-- STORED DATA --
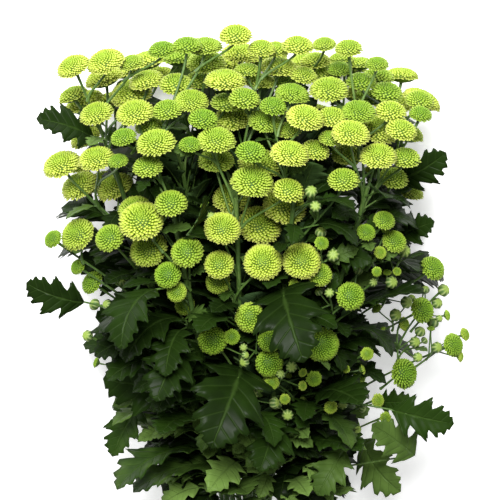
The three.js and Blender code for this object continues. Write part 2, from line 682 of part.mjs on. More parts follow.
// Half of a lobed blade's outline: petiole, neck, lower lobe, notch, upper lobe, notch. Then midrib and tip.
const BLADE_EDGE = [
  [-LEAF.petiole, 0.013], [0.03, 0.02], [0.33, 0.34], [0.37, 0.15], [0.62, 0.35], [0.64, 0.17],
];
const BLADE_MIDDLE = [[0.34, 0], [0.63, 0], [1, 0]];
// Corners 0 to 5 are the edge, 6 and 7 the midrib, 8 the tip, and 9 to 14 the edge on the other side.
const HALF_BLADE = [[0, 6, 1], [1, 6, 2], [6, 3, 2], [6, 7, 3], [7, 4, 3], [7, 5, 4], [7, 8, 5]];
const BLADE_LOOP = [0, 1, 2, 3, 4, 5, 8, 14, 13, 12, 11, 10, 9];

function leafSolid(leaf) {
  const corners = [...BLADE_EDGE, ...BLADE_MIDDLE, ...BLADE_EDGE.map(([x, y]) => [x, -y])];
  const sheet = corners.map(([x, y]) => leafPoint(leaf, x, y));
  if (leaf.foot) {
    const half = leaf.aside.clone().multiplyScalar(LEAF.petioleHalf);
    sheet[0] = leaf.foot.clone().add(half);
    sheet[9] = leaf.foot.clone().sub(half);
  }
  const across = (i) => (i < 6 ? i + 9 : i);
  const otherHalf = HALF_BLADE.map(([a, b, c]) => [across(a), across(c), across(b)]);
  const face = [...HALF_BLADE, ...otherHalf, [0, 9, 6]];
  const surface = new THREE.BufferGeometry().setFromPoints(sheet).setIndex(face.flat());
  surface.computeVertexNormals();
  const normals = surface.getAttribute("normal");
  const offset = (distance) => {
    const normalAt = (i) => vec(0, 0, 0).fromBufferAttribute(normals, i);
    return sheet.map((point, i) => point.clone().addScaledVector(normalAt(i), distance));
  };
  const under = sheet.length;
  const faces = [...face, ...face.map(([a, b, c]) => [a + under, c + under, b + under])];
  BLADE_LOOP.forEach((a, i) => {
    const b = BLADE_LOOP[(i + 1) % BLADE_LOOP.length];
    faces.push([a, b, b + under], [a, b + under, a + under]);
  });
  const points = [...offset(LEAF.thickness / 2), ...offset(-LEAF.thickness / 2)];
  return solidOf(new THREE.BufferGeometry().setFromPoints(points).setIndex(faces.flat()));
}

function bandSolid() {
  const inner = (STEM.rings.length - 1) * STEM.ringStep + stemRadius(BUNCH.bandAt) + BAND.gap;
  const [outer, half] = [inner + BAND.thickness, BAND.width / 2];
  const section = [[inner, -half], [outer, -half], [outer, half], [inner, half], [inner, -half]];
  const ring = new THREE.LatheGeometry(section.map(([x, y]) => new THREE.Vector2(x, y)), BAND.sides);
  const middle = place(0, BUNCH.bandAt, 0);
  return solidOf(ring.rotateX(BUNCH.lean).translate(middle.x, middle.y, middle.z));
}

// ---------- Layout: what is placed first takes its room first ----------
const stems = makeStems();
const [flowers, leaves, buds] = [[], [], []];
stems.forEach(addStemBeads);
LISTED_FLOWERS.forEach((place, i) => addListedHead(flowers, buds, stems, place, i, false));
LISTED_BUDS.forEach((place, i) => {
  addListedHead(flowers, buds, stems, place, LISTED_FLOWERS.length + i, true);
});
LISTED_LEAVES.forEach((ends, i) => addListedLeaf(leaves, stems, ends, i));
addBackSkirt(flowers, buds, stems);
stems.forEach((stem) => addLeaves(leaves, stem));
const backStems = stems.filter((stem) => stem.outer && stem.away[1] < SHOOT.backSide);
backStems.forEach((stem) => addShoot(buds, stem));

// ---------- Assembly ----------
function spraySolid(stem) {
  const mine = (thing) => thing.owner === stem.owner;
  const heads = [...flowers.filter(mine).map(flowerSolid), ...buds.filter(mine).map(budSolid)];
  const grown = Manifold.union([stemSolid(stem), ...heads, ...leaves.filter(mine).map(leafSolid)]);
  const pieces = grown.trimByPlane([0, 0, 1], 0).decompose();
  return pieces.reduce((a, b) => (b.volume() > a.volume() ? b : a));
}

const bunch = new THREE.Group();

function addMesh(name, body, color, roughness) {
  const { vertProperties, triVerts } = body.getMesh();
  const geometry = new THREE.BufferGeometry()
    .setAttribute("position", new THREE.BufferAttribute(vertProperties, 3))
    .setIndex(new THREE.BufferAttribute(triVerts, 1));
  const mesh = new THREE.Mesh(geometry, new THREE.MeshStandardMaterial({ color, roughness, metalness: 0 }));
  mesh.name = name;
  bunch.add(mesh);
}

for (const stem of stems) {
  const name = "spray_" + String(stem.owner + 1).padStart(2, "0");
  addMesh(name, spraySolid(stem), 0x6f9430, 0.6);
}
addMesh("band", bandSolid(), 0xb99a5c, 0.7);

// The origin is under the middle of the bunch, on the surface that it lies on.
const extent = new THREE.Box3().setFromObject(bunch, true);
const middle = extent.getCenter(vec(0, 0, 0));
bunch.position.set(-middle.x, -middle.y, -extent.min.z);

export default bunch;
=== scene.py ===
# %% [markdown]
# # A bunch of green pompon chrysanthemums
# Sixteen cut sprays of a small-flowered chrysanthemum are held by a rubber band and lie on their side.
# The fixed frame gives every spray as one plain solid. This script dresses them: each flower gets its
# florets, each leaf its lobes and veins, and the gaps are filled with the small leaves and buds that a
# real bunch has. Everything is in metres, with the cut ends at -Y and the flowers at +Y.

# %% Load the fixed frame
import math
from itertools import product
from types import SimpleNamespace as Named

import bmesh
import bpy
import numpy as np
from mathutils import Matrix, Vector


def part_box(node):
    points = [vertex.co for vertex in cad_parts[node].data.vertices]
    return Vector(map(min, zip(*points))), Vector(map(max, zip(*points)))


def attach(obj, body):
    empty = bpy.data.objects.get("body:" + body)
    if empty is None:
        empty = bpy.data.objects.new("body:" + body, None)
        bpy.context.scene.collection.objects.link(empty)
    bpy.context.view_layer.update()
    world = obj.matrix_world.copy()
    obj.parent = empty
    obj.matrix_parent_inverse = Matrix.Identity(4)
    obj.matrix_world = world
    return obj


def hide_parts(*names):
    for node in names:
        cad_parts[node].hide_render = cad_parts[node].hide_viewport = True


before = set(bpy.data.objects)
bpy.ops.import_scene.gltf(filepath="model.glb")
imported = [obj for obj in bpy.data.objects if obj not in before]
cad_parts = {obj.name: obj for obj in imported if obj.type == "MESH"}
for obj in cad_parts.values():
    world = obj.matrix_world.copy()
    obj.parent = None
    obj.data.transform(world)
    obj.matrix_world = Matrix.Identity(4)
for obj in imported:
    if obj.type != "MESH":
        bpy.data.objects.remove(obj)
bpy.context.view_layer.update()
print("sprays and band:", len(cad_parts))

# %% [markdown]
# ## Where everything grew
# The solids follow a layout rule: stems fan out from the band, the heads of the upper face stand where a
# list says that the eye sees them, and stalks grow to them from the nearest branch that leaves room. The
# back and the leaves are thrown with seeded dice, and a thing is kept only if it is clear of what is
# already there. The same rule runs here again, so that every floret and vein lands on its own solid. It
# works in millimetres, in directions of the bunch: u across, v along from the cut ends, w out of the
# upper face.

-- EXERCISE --
Starting at the line that contains "it lies on.", set down every line up to and including the line that contains "before = set(bpy.data.objects)", exactly as given, and no other line.

-- FULL OUTPUT --
// The origin is under the middle of the bunch, on the surface that it lies on.
const extent = new THREE.Box3().setFromObject(bunch, true);
const middle = extent.getCenter(vec(0, 0, 0));
bunch.position.set(-middle.x, -middle.y, -extent.min.z);

export default bunch;
=== scene.py ===
# %% [markdown]
# # A bunch of green pompon chrysanthemums
# Sixteen cut sprays of a small-flowered chrysanthemum are held by a rubber band and lie on their side.
# The fixed frame gives every spray as one plain solid. This script dresses them: each flower gets its
# florets, each leaf its lobes and veins, and the gaps are filled with the small leaves and buds that a
# real bunch has. Everything is in metres, with the cut ends at -Y and the flowers at +Y.

# %% Load the fixed frame
import math
from itertools import product
from types import SimpleNamespace as Named

import bmesh
import bpy
import numpy as np
from mathutils import Matrix, Vector


def part_box(node):
    points = [vertex.co for vertex in cad_parts[node].data.vertices]
    return Vector(map(min, zip(*points))), Vector(map(max, zip(*points)))


def attach(obj, body):
    empty = bpy.data.objects.get("body:" + body)
    if empty is None:
        empty = bpy.data.objects.new("body:" + body, None)
        bpy.context.scene.collection.objects.link(empty)
    bpy.context.view_layer.update()
    world = obj.matrix_world.copy()
    obj.parent = empty
    obj.matrix_parent_inverse = Matrix.Identity(4)
    obj.matrix_world = world
    return obj


def hide_parts(*names):
    for node in names:
        cad_parts[node].hide_render = cad_parts[node].hide_viewport = True


before = set(bpy.data.objects)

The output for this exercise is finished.